Across the river — the Kapuzinerberg and the rooftops
The right-bank hill, the Kapuzinerberg, is the locals' answer to the tourist-heavy fortress. A wooded path climbs from the Steingasse end of the Neustadt up past the Capuchin monastery, and along the way the Hettwer Bastei — sometimes signed near the Stefan Zweig connection — opens a clean view back across the Old Town to the fortress on its ridge. It is free, greener and far quieter than the headline lookouts, and the angle, looking at the fortress rather than from it, is the one that makes the best 'whole city' photographs.
Lower down, you do not even need to climb. The Salzach bridges — especially the Makartsteg footbridge — give a flat, free, ground-level fortress-over-the-river view that needs no ticket and no effort, day or night.

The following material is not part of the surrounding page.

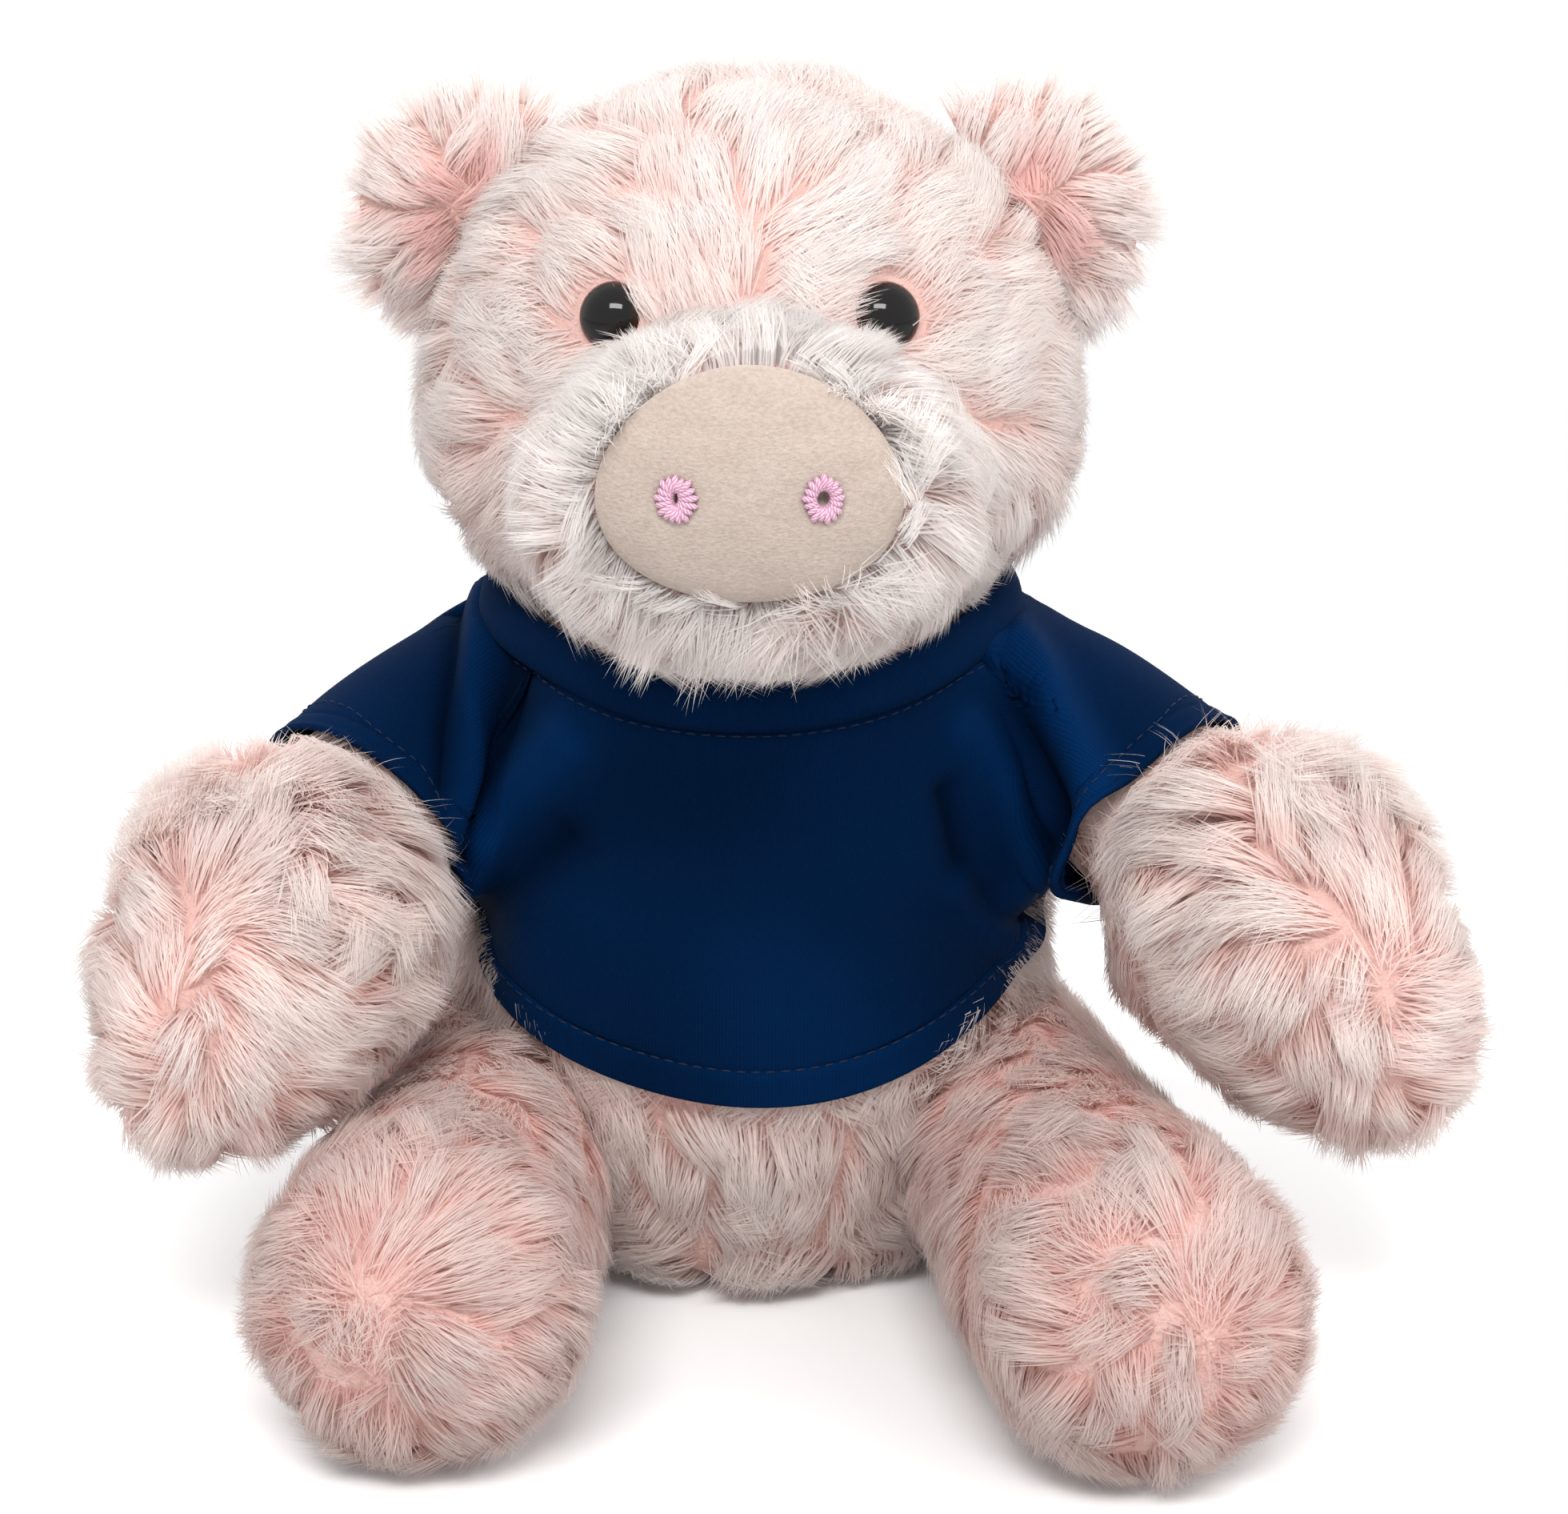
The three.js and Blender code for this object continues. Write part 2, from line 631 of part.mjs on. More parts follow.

After dark, with the fortress floodlit and its lights doubled in the water, it is one of the loveliest free sights in the city.
Together these right-bank and riverside spots are the budget traveller's secret: between the Kapuzinerberg path and the bridges you can assemble a full circuit of Salzburg's best views without spending a cent.
Going higher — the Untersberg for the Alps
When you want mountains rather than rooftops, the Untersberg is the move. The cable car climbs from St. Leonhard, just south of the city, to a high station near the summit, where the view swaps Baroque domes for a genuine Alpine panorama — ridgelines, the Salzburg basin spread out far below, and on a clear day a vast sweep of peaks across the Austrian–German border. It is the easiest big-mountain experience from the city.
This one is a half-day in its own right rather than a quick stop, and it is entirely weather-dependent: cloud on the summit can erase the whole point of going up, so check conditions before committing and pick a clear day. Temperatures at the top are far cooler than in town even in summer, so carry a warm layer and proper shoes for the rocky paths up there.
Used well, it makes a perfect contrast to a Mönchsberg or fortress afternoon — the city views from inside Salzburg, the mountain view from just outside it — and it ties neatly into the wider day-trip options south of the city.